Workplace Air Monitoring COSHH
Workplace Air Monitoring (COSHH)
Occupational Hygiene is the anticipation, recognition, evaluation, control and prevention of hazards from work that may result in injury, illness, or affect the wellbeing of workers. Meridian Environmental Consultants Ltd (MEC) utilises expertise in science and engineering to prevent ill health caused by physical and chemical hazards in the working environment, helping employees and employers understand the risks and improve working conditions and working practices.
MEC carry out workplace air monitoring (COSHH), biological monitoring, and both dermal exposure and surface contamination sampling to help you evaluate worker exposures in your workplace. We provide a comprehensive exposure monitoring service to offer you assurance of compliance in accordance with requirements of the Control of Substances Hazardous to Health (COSHH) Regulations 2002 (as amended).
Exposure monitoring or workplace air monitoring means using suitable methods to assess the extent of workers' exposure to hazardous substances via all routes (i.e. inhalation, ingestion and/or skin). For further information download HSE's 'Working with substances hazardous to health: A brief guide to COSHH'.
1. Workplace Air Monitoring
Personal and background air monitoring for a wide range of airborne contaminants, such as hazardous dusts, gases, vapours, mists, fumes, fibres and nanoparticles.
MEC follow validated national and/or international sampling methods and work with UKAS accredited laboratories to ensure the results you receive are accurate and representative of your work environment.
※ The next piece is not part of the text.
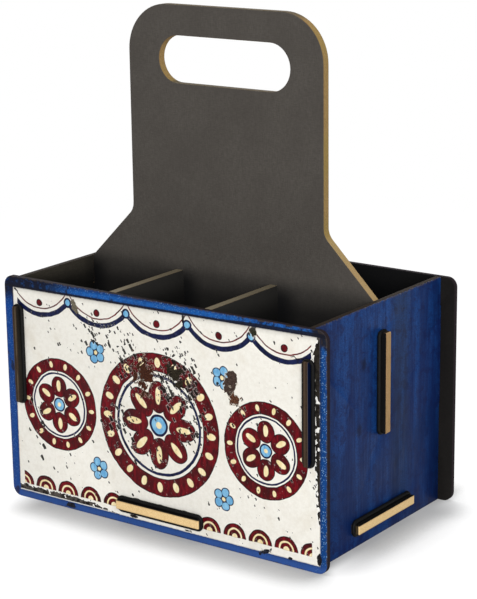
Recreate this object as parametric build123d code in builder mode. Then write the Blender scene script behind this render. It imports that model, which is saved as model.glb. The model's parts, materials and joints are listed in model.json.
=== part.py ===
import os
from math import radians, tan

from build123d import *

os.makedirs("parts", exist_ok=True)

# Flat-pack bottle caddy, six cells. The origin is on the floor under the middle of the
# base, the printed front panel faces -Y and +Z is up. All sizes are in millimetres.

# Box of four printed boards
box_width = 235.0  # front and back panels, left to right
box_height = 142.0
box_depth = 143.0  # outer face of the front panel to outer face of the back panel
outer_board = 3.5
side_overhang = 9.5  # how far the front and back panels run past the side panels
panel_corner_radius = 6.0

# Inner boards
inner_board = 5.4
base_height = 10.0  # underside of the base above the floor
divider_pitch = 70.0  # centre to centre
divider_end_gap = 0.3

# Handle panel
handle_height = 303.5
neck_width = 141.0
handle_corner_radius = 28.6
shoulder_angle = 45.0  # from the horizontal
shoulder_fillet = 10.0
hand_hole_length = 95.0
hand_hole_height = 28.6
hand_hole_drop = 32.5  # from the top of the handle to the middle of the hole

# Tabs and the slots they pass through
upright_tab_share = 0.429  # of the height of the box
upright_tab_drop = 17.8  # from the rim to the top of the tab
base_tab_length = 62.0
front_tab_reach = 4.4  # past the outer face of the front or back panel
side_tab_reach = 5.2  # past the outer face of a side panel
tab_tip_radius = 0.8
slot_clearance = 0.15  # each side of a board in its slot
cut_overrun = 1.0
tab_root = 1.0  # overlap of a tab with the board it grows from

# Rubber rings, seated in notches at the two ends of each tab
ring_cord = 2.4  # thickness of the rubber, square with bevelled edges
ring_bevel = 0.65
ring_inner_radius = 0.3  # where the stretched ring is bent round the corners of the tab
ring_outer_radius = 4.0
ring_side_gap = 0.1  # between the ring and the broad faces of the tab
ring_seat_gap = 0.05  # between the ring and the panel it bears on
notch_depth = 1.4
notch_width = 2.6
ring_end_gap = 0.1  # between the ring and the floor of the notch

# Worked-out sizes
inner_depth = box_depth - 2 * outer_board
side_outer = box_width / 2 - side_overhang
side_inner = side_outer - outer_board
side_centre = side_outer - outer_board / 2
base_top = base_height + inner_board
base_centre = base_height + inner_board / 2
half_lap_height = (base_top + box_height) / 2
upright_tab_length = upright_tab_share * box_height
upright_tab_centre = box_height - upright_tab_drop - upright_tab_length / 2
hand_hole_centre = handle_height - hand_hole_drop
slot_board = inner_board + 2 * slot_clearance
slot_outer_board = outer_board + 2 * slot_clearance
upright_slot_length = upright_tab_length + 2 * slot_clearance
base_slot_length = base_tab_length + 2 * slot_clearance
shoulder_run = side_inner - neck_width / 2
shoulder_top = box_height + shoulder_run * tan(radians(shoulder_angle))
divider_length = inner_depth - 2 * divider_end_gap

front_face = Plane.XZ.offset(box_depth / 2)
back_face = Plane(origin=(0, box_depth / 2, 0), x_dir=(-1, 0, 0), z_dir=(0, 1, 0))
right_face = Plane.YZ.offset(side_outer)
left_face = Plane(origin=(-side_outer, 0, 0), x_dir=(0, -1, 0), z_dir=(-1, 0, 0))


def notched_tab(length, reach):
    """Tab that points along +X from the edge of its board at X = 0."""
    tip = outer_board + reach
    notch_middle = outer_board + notch_width / 2
    with BuildSketch() as shape:
        with Locations((tip / 2, 0)):
            Rectangle(tip, length)
        fillet(shape.vertices().group_by(Axis.X)[-1], tab_tip_radius)
        with Locations((notch_middle, length / 2), (notch_middle, -length / 2)):
            Rectangle(notch_width, 2 * notch_depth, mode=Mode.SUBTRACT)
        with Locations((0, 0)):
            Rectangle(2 * tab_root, length)
    return shape.sketch


upright_tab = notched_tab(upright_tab_length, front_tab_reach)
handle_tab = notched_tab(upright_tab_length, side_tab_reach)
base_front_tab = notched_tab(base_tab_length, front_tab_reach)
base_side_tab = notched_tab(base_tab_length, side_tab_reach)

# Printed front panel, slotted for both side panels and the base
with BuildPart() as front_panel:
    with BuildSketch(front_face):
        with Locations((0, box_height / 2)):
            RectangleRounded(box_width, box_height, panel_corner_radius)
        with Locations((-side_centre, upright_tab_centre), (side_centre, upright_tab_centre)):
            Rectangle(slot_outer_board, upright_slot_length, mode=Mode.SUBTRACT)
        with Locations((0, base_centre)):
            Rectangle(base_slot_length, slot_board, mode=Mode.SUBTRACT)
    extrude(amount=-outer_board)

with BuildPart() as back_panel:
    mirror(front_panel.part, about=Plane.XZ)

# Side panel with tabs through the front and back, slotted for the handle panel and the base
with BuildPart() as right_panel:
    with BuildSketch(right_face):
        with Locations((0, box_height / 2)):
            Rectangle(inner_depth, box_height)
        with Locations(Location((inner_depth / 2, upright_tab_centre), 0)):
            add(upright_tab)
        with Locations(Location((-inner_depth / 2, upright_tab_centre), 180)):
            add(upright_tab)
        with Locations((0, upright_tab_centre)):
            Rectangle(slot_board, upright_slot_length, mode=Mode.SUBTRACT)
        with Locations((0, base_centre)):
            Rectangle(base_slot_length, slot_board, mode=Mode.SUBTRACT)
    extrude(amount=-outer_board)

with BuildPart() as left_panel:
    mirror(right_panel.part, about=Plane.YZ)

# Raised floor with one tab on each side
with BuildPart() as base_panel:
    with BuildSketch(Plane.XY.offset(base_height)):
        Rectangle(2 * side_inner, inner_depth)
        with Locations(Location((side_inner, 0), 0), Location((-side_inner, 0), 180)):
            add(base_side_tab)
        with Locations(Location((0, inner_depth / 2), 90), Location((0, -inner_depth / 2), 270)):
            add(base_front_tab)
    extrude(amount=inner_board)

# Tall centre panel with the hand hole, a tab through each side panel and two half-lap
# slots open at the bottom
with BuildPart() as handle_panel:
    with BuildSketch(Plane.XZ) as handle_outline:
        Polygon(
            (-side_inner, base_top),
            (side_inner, base_top),
            (side_inner, box_height),
            (neck_width / 2, shoulder_top),
            (neck_width / 2, handle_height),
            (-neck_width / 2, handle_height),
            (-neck_width / 2, shoulder_top),
            (-side_inner, box_height),
            align=None,
        )
        fillet(handle_outline.vertices().group_by(Axis.Y)[-1], handle_corner_radius)
        fillet(handle_outline.vertices().group_by(Axis.Y)[2], shoulder_fillet)
        with Locations((0, hand_hole_centre)):
            SlotOverall(hand_hole_length, hand_hole_height, mode=Mode.SUBTRACT)
        with Locations(
            Location((side_inner, upright_tab_centre), 0),
            Location((-side_inner, upright_tab_centre), 180),
        ):
            add(handle_tab)
        handle_slot_height = half_lap_height - base_top + cut_overrun
        with Locations(
            (-divider_pitch / 2, half_lap_height - handle_slot_height / 2),
            (divider_pitch / 2, half_lap_height - handle_slot_height / 2),
        ):
            Rectangle(slot_board, handle_slot_height, mode=Mode.SUBTRACT)
    extrude(amount=inner_board / 2, both=True)

# Dividers from front to back, each with a half-lap slot open at the top
divider_slot_height = box_height - half_lap_height + cut_overrun
with BuildPart() as divider_right:
    with BuildSketch(Plane.YZ.offset(divider_pitch / 2)):
        with Locations((0, (base_top + box_height) / 2)):
            Rectangle(divider_length, box_height - base_top)
        with Locations((0, half_lap_height + divider_slot_height / 2)):
            Rectangle(slot_board, divider_slot_height, mode=Mode.SUBTRACT)
    extrude(amount=inner_board / 2, both=True)

with BuildPart() as divider_left:
    mirror(divider_right.part, about=Plane.YZ)

panels = {
    "front_panel": front_panel,
    "back_panel": back_panel,
    "left_panel": left_panel,
    "right_panel": right_panel,
    "base_panel": base_panel,
    "handle_panel": handle_panel,
    "divider_left": divider_left,
    "divider_right": divider_right,
}
for name, panel in panels.items():
    panel.part.label = name
    export_step(panel.part, f"parts/{name}.step")

# Each ring goes round one tab: the face it bears on, the middle of the tab in that face,
# and the length and thickness of the tab across the face
level, upright = 0, 90
ring_seats = {
    "ring_front_left": (front_face, (-side_centre, upright_tab_centre), upright),
    "ring_front_right": (front_face, (side_centre, upright_tab_centre), upright),
    "ring_front_base": (front_face, (0, base_centre), level),
    "ring_back_left": (back_face, (side_centre, upright_tab_centre), upright),
    "ring_back_right": (back_face, (-side_centre, upright_tab_centre), upright),
    "ring_back_base": (back_face, (0, base_centre), level),
    "ring_left_handle": (left_face, (0, upright_tab_centre), upright),
    "ring_left_base": (left_face, (0, base_centre), level),
    "ring_right_handle": (right_face, (0, upright_tab_centre), upright),
    "ring_right_base": (right_face, (0, base_centre), level),
}
outer_board_rings = ("ring_front_left", "ring_front_right", "ring_back_left", "ring_back_right")
for name, (face, middle, turn) in ring_seats.items():
    tab_length = upright_tab_length if turn == upright else base_tab_length
    tab_thickness = outer_board if name in outer_board_rings else inner_board
    hole_length = tab_length - 2 * notch_depth + 2 * ring_end_gap
    hole_width = tab_thickness + 2 * ring_side_gap
    seat = face.offset(ring_seat_gap) * Location(middle, turn)
    with BuildPart() as ring:
        with BuildSketch(Plane(seat)):
            RectangleRounded(
                hole_length + 2 * ring_cord,
                hole_width + 2 * ring_cord,
                ring_outer_radius,
            )
            RectangleRounded(hole_length, hole_width, ring_inner_radius, mode=Mode.SUBTRACT)
        extrude(amount=ring_cord)
        chamfer(ring.edges().filter_by(Plane(seat)), ring_bevel)
    ring.part.label = name
    export_step(ring.part, f"parts/{name}.step")
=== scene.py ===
import json
import math

import bpy
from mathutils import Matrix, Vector

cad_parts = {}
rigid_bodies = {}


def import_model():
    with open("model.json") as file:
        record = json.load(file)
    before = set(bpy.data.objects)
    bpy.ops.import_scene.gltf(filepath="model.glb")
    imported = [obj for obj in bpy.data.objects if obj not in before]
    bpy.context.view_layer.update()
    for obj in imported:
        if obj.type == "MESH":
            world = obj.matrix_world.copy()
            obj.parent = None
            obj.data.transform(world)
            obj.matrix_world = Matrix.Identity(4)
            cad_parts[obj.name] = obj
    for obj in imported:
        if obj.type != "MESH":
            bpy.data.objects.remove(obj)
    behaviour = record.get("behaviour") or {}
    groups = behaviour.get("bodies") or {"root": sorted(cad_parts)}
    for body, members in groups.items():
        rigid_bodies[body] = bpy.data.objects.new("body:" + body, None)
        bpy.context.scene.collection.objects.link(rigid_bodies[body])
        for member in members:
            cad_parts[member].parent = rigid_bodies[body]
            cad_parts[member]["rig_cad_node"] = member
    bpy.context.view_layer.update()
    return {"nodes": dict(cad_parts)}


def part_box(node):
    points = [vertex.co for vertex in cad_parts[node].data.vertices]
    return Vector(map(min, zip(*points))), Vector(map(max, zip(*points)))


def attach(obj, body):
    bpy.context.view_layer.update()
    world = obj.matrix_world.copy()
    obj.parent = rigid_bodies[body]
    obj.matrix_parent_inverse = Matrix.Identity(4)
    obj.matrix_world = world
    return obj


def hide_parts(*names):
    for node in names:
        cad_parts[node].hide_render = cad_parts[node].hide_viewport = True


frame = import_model()
nodes = frame["nodes"]
print("frame loaded:", len(nodes), "pieces")


# where the boards stand, read from the CAD pieces; the patterns count in millimetres as well

def corners(node):
    low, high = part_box(node)
    return [round(part * 1000, 2) for part in low], [round(part * 1000, 2) for part in high]


low, high = corners("front_panel")
boxSide = high[0]
boxTop = high[2]
panelFace = -low[1]
panelInner = -high[1]
panelMiddle = (panelFace + panelInner) / 2
low, high = corners("right_panel")
sideFace = high[0]
sideInner = low[0]
sideMiddle = (sideFace + sideInner) / 2
outerHalf = (sideFace - sideInner) / 2  # half the thickness of an outer board
frontTip = high[1]  # ends of the tabs on the front and back panels
low, high = corners("handle_panel")
handleTop = high[2]
innerHalf = high[1]  # half the thickness of an inner board
sideTip = high[0]  # ends of the tabs on the side panels
low, high = corners("divider_right")
dividerMiddle = (low[0] + high[0]) / 2
low, high = corners("base_panel")
baseMiddle = (low[2] + high[2]) / 2


# colours, and a shader tree with the few moves used on it again and again

def shade(red, green, blue):
    # display colour 0 to 255 as a linear colour
    linear = []
    for part in (red, green, blue):
        c = part / 255
        linear.append(c / 12.92 if c <= 0.04045 else ((c + 0.055) / 1.055) ** 2.4)
    return (*linear, 1.0)


def grey(level):
    return (level, level, level, 1.0)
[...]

MEC recognise the importance of quality assurance to ensure product and service excellence.
2. Biological Monitoring
Biological monitoring is the analysis of biological samples (i.e. urine, expired air) for the presence of a chemical or its metabolite.
The method gives an indication of exposure and takes into account all routes of exposure (i.e. inhalation, ingestion and/or skin).
3. Dermal Exposure Sampling
Dermal exposure to hazardous agents can result in a variety of occupational diseases and disorders, including occupational skin diseases (OSD) and systemic toxicity. To minimise dermal (skin) exposure it is essential to establish which pathways are contributing to the exposure and monitoring provides essential information for preventing or minimising exposures to hazardous substances under COSHH.
4. Surface Contamination Sampling
Contact with contaminated surfaces can happen in a variety of ways, such as directly handling a contaminated workpiece, contact with contaminated work surfaces, residues on hands transferred to the eyes, nose and mouth, residues on hands transferred to tools, paperwork and food, and removing contaminated PPE incorrectly. Disturbance of contaminated surfaces can lead to inadvertent inhalation, ingestion and skin exposures.